The cache is a 35mm film container containing a logbook and a coin
for exchange. Please bring a pen with you to sign the logbook.
Church of St. Petka
The construction of the building started in 1935 in place of an
old chapel, above a spring which is considered to have miraculous
powers. It was completed and revived on the day of St.
Petka-Paraskeva, October 27th, 1937. Architect Miomir Korunovic was
in charge of the project. While digging the grounds for the Church
of St. Petka, the bones of Serbian soldiers died while defending
Belgrade in 1914-1915 were found.
After this discovery, the Mausoleum of Belgrade Defenders was
built. It is located in the wall beneath Jaksic’s Tower. The
mausoleum was built in 1937 after the reconstruction of the tower
and erection of St. Petka’s Church. It preserves the bones of
Serbian defenders who died while defending Belgrade during the
period between 1914 and 1915.
Ruzica Church
The church was dedicated to the holiday of the Birth of the
Mother of God. The building was at first used as one of the three
powder magazines constructed during the period of Austrian
reconstruction of the Fortress.
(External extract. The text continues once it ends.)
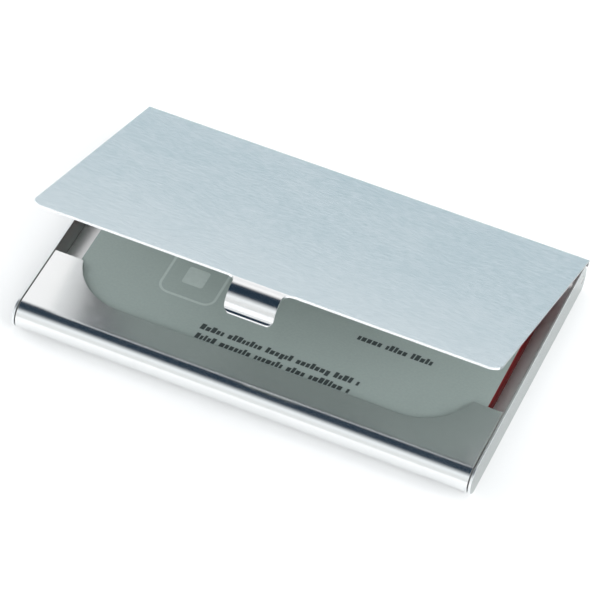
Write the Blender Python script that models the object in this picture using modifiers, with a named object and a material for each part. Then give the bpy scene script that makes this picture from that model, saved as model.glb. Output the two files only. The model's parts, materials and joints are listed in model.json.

In 1867, after the Serbs restored
the Fortress into their power, the powder building, with an added
bell tower, was turned into a church named “Ruzica”
(meaning ‘small rose’). During the First World War it
was greatly damaged, but it was subsequently repaired and renovated
in detail. In 1924, two bronze figures, which are the work of N. P.
Krasnov, were put up at the entrance of the church, one
representing a medieval knight and the other a soldier from the
First World War.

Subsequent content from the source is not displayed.